When I stop and think how well I’m getting on with my novel ‘Holiday’, I’m really pleased with myself.  I’ve not done a word count recently, but am hitting over 500 words most days.  Today I was aiming for 1,000 and hit it without realising.  I’m going to try to finish the scene now instead, should be 1,300 ish.

However, when I look back at it and see how much red there is, it depresses me slightly.  Red means something I need to go back and add in later.  Either a time frame, a name, a little background to the story, or some extra boomf.  But, I’m getting the words, that’s the main thing.

I’m still thinking about NaNoWriMo.  I really want the challenge to keep me motivated.  But think it’s unlikely I’d hit 50,000 words.  Not when I’ve been hitting around 15k a month.  Also, I’m really getting into ‘Holiday’ so don’t know if I’ll want to put it down and work on something new.  Something new that incidentally I only have a very, very rough draft for. I think I may set myself a challenge:  Write the next 50,000 words of my novel in November.  I could call it NoNaNoWriMo (NOT National Novel Writing Month).  Ha ha.

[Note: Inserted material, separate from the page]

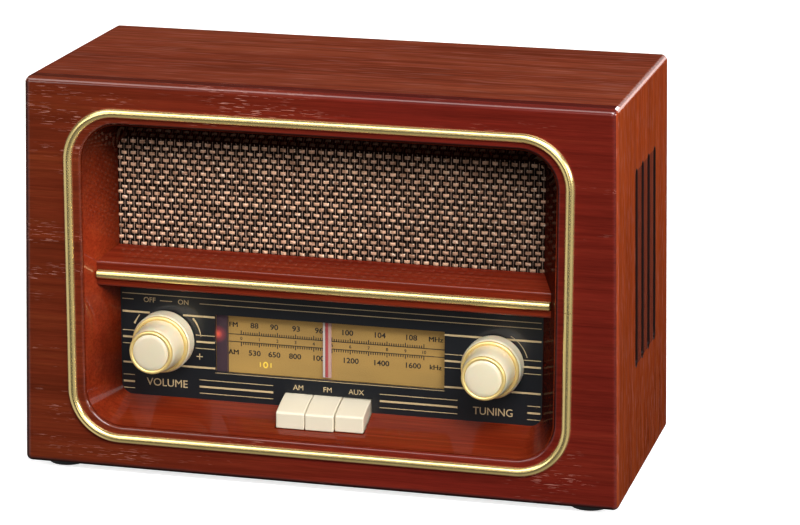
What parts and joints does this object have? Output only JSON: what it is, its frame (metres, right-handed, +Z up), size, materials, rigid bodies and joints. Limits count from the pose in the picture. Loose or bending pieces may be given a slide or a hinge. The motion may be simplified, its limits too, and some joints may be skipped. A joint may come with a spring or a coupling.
{
  "type": "tabletop radio",
  "caption": "Wooden tabletop radio with a recessed front, brass trim, woven grille, cord-driven dial, stepped knobs and band keys.",
  "frame": {"origin": "middle of the footprint, on the table", "axes": "+X to the right seen from the front, +Y to the back, +Z up"},
  "size_m": [0.284, 0.1342, 0.1884],
  "materials": {
    "front_veneer": "dark red-brown veneer, grain along the width, gloss lacquer",
    "top_veneer": "red-brown veneer, gloss lacquer",
    "side_veneer": "orange-brown veneer, gloss lacquer",
    "bottom_wood": "plain fibreboard stained brown",
    "gloss_wood": "stained wood under thick gloss lacquer",
    "brass_trim": "bright drawn brass tube",
    "hardboard": "black painted hardboard",
    "steel": "bright zinc plate",
    "rubber": "matt black",
    "grille_cloth": "coarse tan and black basket weave",
    "fibreboard": "raw fibreboard",
    "speaker_frame": "black paint",
    "speaker_cone": null,
    "magnet": "ferrite",
    "black_panel": "glossy black with tan printed lines",
    "clear_window": "clear acrylic",
    "scale": "translucent amber with black print",
    "white_plastic": "moulded white",
    "warm_lamp": "warm white light emitting diodes",
    "red_lamp": "smoked holder with a red lamp",
    "pointer_acrylic": "clear acrylic with a red line",
    "cord": "braided dial cord",
    "capacitor_plastic": "pale moulded case",
    "brass_parts": "turned brass",
    "ivory": "ivory moulded plastic",
    "gold_rings": "gold plated plastic ring",
    "dark_plastic": "moulded dark plastic",
    "circuit_board": "green laminate",
    "transformer_iron": "varnished laminations",
    "wire": "red insulation"
  },
  "bodies": {
    "cabinet": {"top_panel": "top_veneer", "bottom_panel": "bottom_wood", "left_side_panel": "side_veneer", "right_side_panel": "side_veneer", "front_panel": "front_veneer", "bezel_frame": "gloss_wood", "trim_ring": "brass_trim", "trim_rod": "brass_trim", "rear_cover": "hardboard", "wood_screws": "steel", "rubber_feet": "rubber", "grille_cloth": "grille_cloth", "speaker_baffle": "fibreboard", "left_speaker_frame": "speaker_frame", "left_speaker_cone": "speaker_cone", "left_speaker_magnet": "magnet", "right_speaker_frame": "speaker_frame", "right_speaker_cone": "speaker_cone", "right_speaker_magnet": "magnet", "dial_panel": "black_panel", "dial_window": "clear_window", "scale_plate": "scale", "light_box": "white_plastic", "scale_lamps": "warm_lamp", "power_lamp": "red_lamp", "pointer_rail": "steel", "dial_cord": "cord", "pulley_pins": "steel", "tuning_capacitor": "capacitor_plastic", "spindle_bush": "brass_parts", "volume_control": "dark_plastic", "volume_control_nut": "steel", "dial_chassis": "steel", "chassis_spacers": "brass_parts", "am_key_spring": "steel", "fm_key_spring": "steel", "aux_key_spring": "steel", "selector_switch": "dark_plastic", "main_board": "circuit_board", "transformer": "transformer_iron", "ferrite_aerial": "magnet", "mains_inlet": "dark_plastic", "aux_jack": "dark_plastic", "aerial_socket": "steel", "wiring": "wire"},
    "volume": {"volume_knob": "ivory", "volume_knob_rings": "gold_rings", "volume_knob_cap": "ivory", "volume_shaft": "steel"},
    "tuning": {"tuning_knob": "ivory", "tuning_knob_rings": "gold_rings", "tuning_knob_cap": "ivory", "tuning_spindle": "steel"},
    "needle": {"pointer": "pointer_acrylic"},
    "drum": {"tuning_drum": "white_plastic"},
    "left_wheel": {"left_pulley": "white_plastic"},
    "right_wheel": {"right_pulley": "white_plastic"},
    "am": {"am_key": "ivory"},
    "fm": {"fm_key": "ivory"},
    "aux": {"aux_key": "ivory"}
  },
  "joints": [
    {"name": "volume_turn", "type": "hinge", "parent": "cabinet", "child": "volume", "pos_m": [-0.0789, -0.035, 0.061], "axis": [0, 1, 0], "range_deg": [-150, 150]},
    {"name": "tuning_turn", "type": "hinge", "parent": "cabinet", "child": "tuning", "pos_m": [0.0789, -0.035, 0.061], "axis": [0, 1, 0], "range_deg": [-583, 668]},
    {"name": "pointer_slide", "type": "slide", "parent": "cabinet", "child": "needle", "axis": [1, 0, 0], "range_m": [-0.041, 0.04694]},
    {"name": "drum_turn", "type": "hinge", "parent": "cabinet", "child": "drum", "pos_m": [0, -0.013, 0.049], "axis": [0, 1, 0], "range_deg": [-84.73, 96.94]},
    {"name": "left_pulley_turn", "type": "hinge", "parent": "cabinet", "child": "left_wheel", "pos_m": [-0.066, -0.013, 0.08], "axis": [0, 1, 0], "range_deg": [-468.4, 536.4]},
    {"name": "right_pulley_turn", "type": "hinge", "parent": "cabinet", "child": "right_wheel", "pos_m": [0.066, -0.013, 0.08], "axis": [0, 1, 0], "range_deg": [-468.4, 536.4]},
    {"name": "am_press", "type": "slide", "parent": "cabinet", "child": "am", "axis": [0, 1, 0], "range_m": [0, 0.004], "stiffness_N_per_m": 300, "deforming": ["am_key_spring"]},
    {"name": "fm_press", "type": "slide", "parent": "cabinet", "child": "fm", "axis": [0, 1, 0], "range_m": [0, 0.004], "stiffness_N_per_m": 300, "deforming": ["fm_key_spring"]},
    {"name": "aux_press", "type": "slide", "parent": "cabinet", "child": "aux", "axis": [0, 1, 0], "range_m": [-0.0016, 0.0024], "stiffness_N_per_m": 300, "deforming": ["aux_key_spring"]}
  ],
  "couplings": [
    {"joint": "pointer_slide", "follows": "tuning_turn", "m_per_rad": 0.004},
    {"joint": "drum_turn", "follows": "tuning_turn", "ratio": 0.14363},
    {"joint": "left_pulley_turn", "follows": "tuning_turn", "ratio": 0.8},
    {"joint": "right_pulley_turn", "follows": "tuning_turn", "ratio": 0.8}
  ]
}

Reason for loving Twitter number one:  You discover fun things to do to stop you concentrating on work, or writing novels etc.  I found a writing game here at Merilee Faber’s blog where you have to create a story 26 sentences long, each one starting with ascending letters of the alphabet.  I have to give this a try. 

You never know, one day I might post something I’ve written on here.  Show you guys I’m not all talk.  Scary thought.

Too many choices

I found out this weekend that more people read my blog than just my other half. This really excites me, but also really scares me. People are reading what I write. This is the thing that scares me about writing – other people reading it. This is the reason that only the man and my Mum know about my blog. This could create a little problem when trying to sell writing and novels. How can I be scared of my biggest ambition? I do worry myself sometimes. (Thanks to the people who are reading this – hopefully over time I will conquer this fear!).

I’ve now done 2 different versions of assignment one. Over the weekend I went clubbing to Pacha (Hed Kandi – woo hoo!) and for the whole night I couldn’t get the thought out of my head about what I would write if I was reviewing the night (the assignment is to review a place I visit that interests me). I wasn’t sure if reviewing a club would be appropriate for a writing course, but then realised that people do review club nights in magazines, so why not give it a shot? So yesterday I wrote assignment 1 – mark 2. This time I managed it in the right number of words (just – only by cutting out the last sentence).

Now I need to decide which version I should send as my assignment. Decisions decisions. I’m going to read through them both tonight (maybe re write the Science Museum one to cut down the words – maybe go through cutting out words) and see. My problem will come if I read them both and like them both. I have never been good at making decisions on things like this (I can’t think when I would have been in the position to make that kind of decision before). If something’s good I want to use it. Lets just hope one of them isn’t good.

My other problem (I swear I just make them up for myself) is knowing whether to ask other people’s opinions on the articles to see which they think I should send in (or what they think of them). I really think I should make the decision myself as the course is all about me so I should be deciding. But I want opinions. But then if I get opinions I might change things to go with their opinions, which might make the course pointless as they are giving me judgement and help on my writing, not someone else’s.